Kneeling next to Siegmund (Photo by Kristen Loken Anstey)

Then there is Brandon Jovanovich. Of course I could go on about how handsome and talented he is (and he is), but what is more incredible is that he is an amazing person and colleague and I feel blessed to be able to sing my first Sieglinde alongside his first Siegmund. It is a special thing to share a rehearsal process with someone who is also doing a role for the first time. The relationship between Siegmund and Sieglinde is so complex and can easily teeter on the line between immensely sensual to downright unpalatable. An inordinate amount of care has to go into shaping it. Fortunately, Brandon and I are lucky enough to have no previously ingrained notions or stagings to work around, and we’ve been awarded the luxury of time and a long rehearsal process. This process, thankfully, has been nothing but a complete and total joy.

*Pinch*

I have fallen in love with this production. It is dirty, sexy, vulnerable, physical and above all real. I have never been so challenged in a show – having to traverse the path of an abused wife, optimistic lover, ferocious fighter, suicidal widow and ultimately to a mother fighting for her son is an immense emotional journey to undertake. Not to mention that I’ve never before been chased around stage by 8 men, had my hair pulled, been thrown to the ground and had a knife held at my throat. No one could ever accuse this production of being the least bit boring. And that is how Wagner is to me. Full of life, love and an incredible energy which penetrates every moment of the show. 

Struggling with Supernumeraries (Photo by Kristen Loken Anstey)

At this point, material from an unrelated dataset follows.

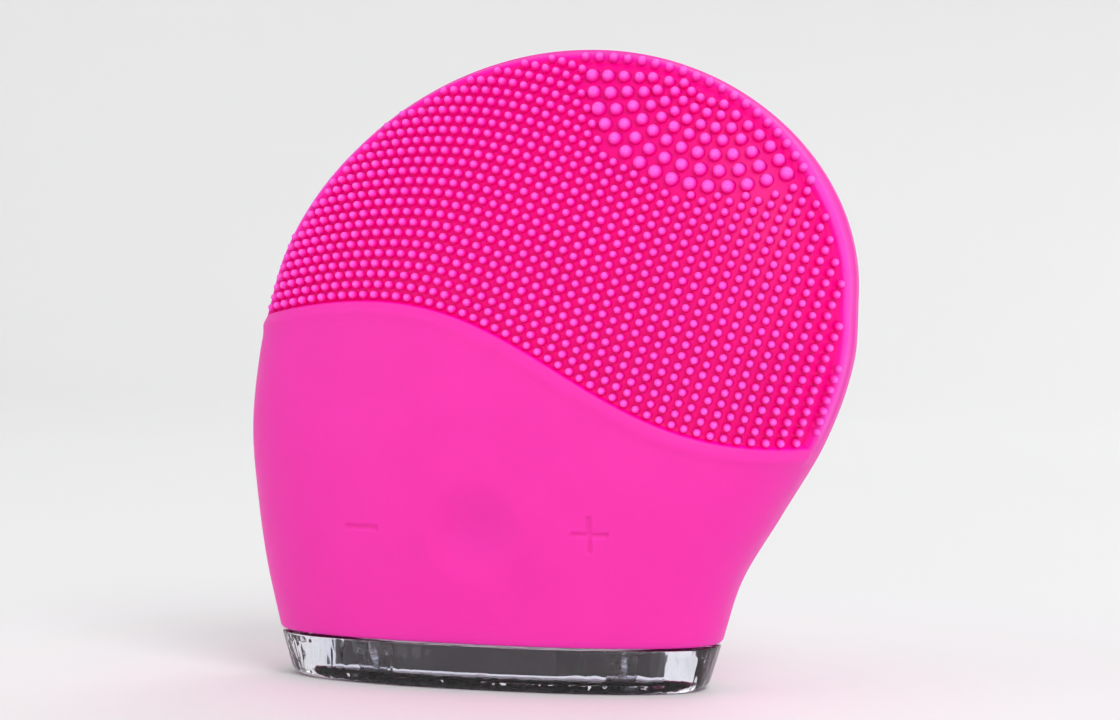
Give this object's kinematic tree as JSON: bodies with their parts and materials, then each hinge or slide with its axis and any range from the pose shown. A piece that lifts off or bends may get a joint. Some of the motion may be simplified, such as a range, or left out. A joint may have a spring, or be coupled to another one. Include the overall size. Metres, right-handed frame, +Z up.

So I sit here tonight, having completed the first stage orchestra rehearsal for Götterdämmerung today and counting down the days until Sunday’s premiere. (And most certainly counting the days until my June 29th performance of Sieglinde.) and I’m just so thankful to be a part of this production. At this house. With this cast. This orchestra. And this Maestro. I’m so thankful, humbled, and so very honored.